Mr. O'Connor's first suggestion, that a rate should not be unlawful if imposed “for the development of traffic between places within the limits of a State” (see Historical Note) was objected to by Sir George Turner as referring not to the development of the country, but to conserving the traffic in the competitive area. Accordingly Mr. Grant's amendment, from which the section is adapted, spoke of the development of territory.

The section is a recognition of the fact that the railways, being owned by the State, are in a different position to private companies. They are public institutions as well as business concerns, and may be worked, not merely for the purpose of making a profit on the railway business, but for the purpose of developing the resources of the State by which they are owned. Rates which, in the case of a company, would be preferential, might conceivably, from the point of view of a State, be necessary for the development of its territory; and the object of this section is to protect rates imposed with that object, whilst leaving unprotected any rate the purpose of which is to interfere with the equality of inter-state trade.

That public interests should be considered is the basis of all railroad legislation. It has been laid down in numerous American cases that railways are public highways, and subject to government control (see Smyth v. Ames, 169 U.S. 466; Cherokee Nation v. Kansas R. Co., 135 U.S. 641). What this section recognizes is a particular exemption from control by the Federal Government, so far as is necessary for development of the resources of the States.

A curious analogy to this provision may be found in the (Imperial) Railway and Canal Traffic Act, 1888, sec. 27, sub-sec. ii., which empowers the court or the Commissioners, in deciding whether a lower charge or difference of treatment is an undue


  ― 922 ―
preference, to take into consideration whether the lower charge or difference is “necessary for the purpose of securing in the interests of the public the traffic in respect of which it is made.” (See p. 906 supra.)
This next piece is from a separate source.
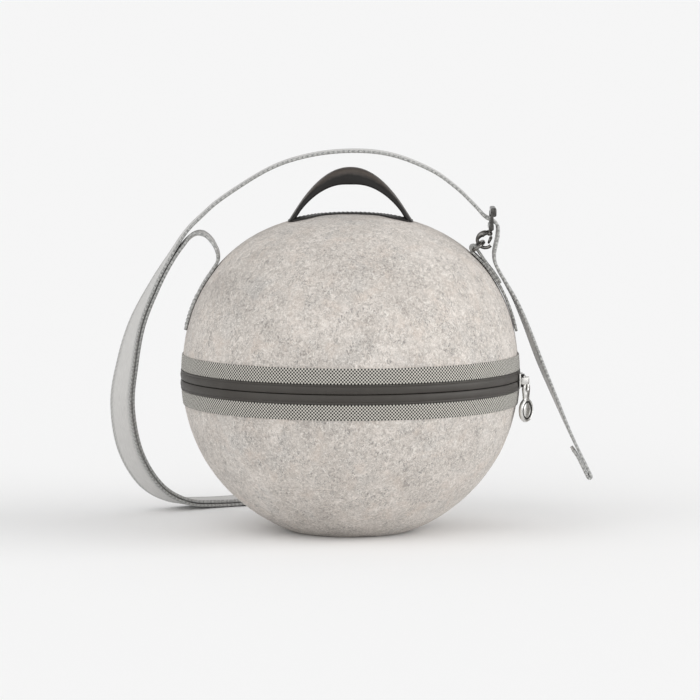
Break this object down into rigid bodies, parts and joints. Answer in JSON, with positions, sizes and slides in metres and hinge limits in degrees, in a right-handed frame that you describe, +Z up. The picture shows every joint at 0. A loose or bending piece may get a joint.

The question, whether a rate is necessary for the development of the territory of a State, is one of fact, to be decided in each case as it arises by the constitutional tribunal. The test of the legality of such a rate is its necessity. Not every rate which does as a fact develop or tend to develop a territory will be valid. It must have something more than a mere developing effect to place it beyond attack. It must not be merely “for the development,” but “necessary for the development;” and the Commission, not the State authority, is the sole judge of that necessity. Consequently a State could not under the name and guise of a development rate make a charge for the carriage of goods on a railway which is not fairly and reasonably essential for developmental purposes, but which is in reality intended to act as a preference or to draw trade and traffic from its natural flow and destination.

The “territory” contemplated by this section is no doubt that region of the State within the sphere of influence of the railway on which the rate is operative. The development of localities beyond that sphere could not be taken into consideration.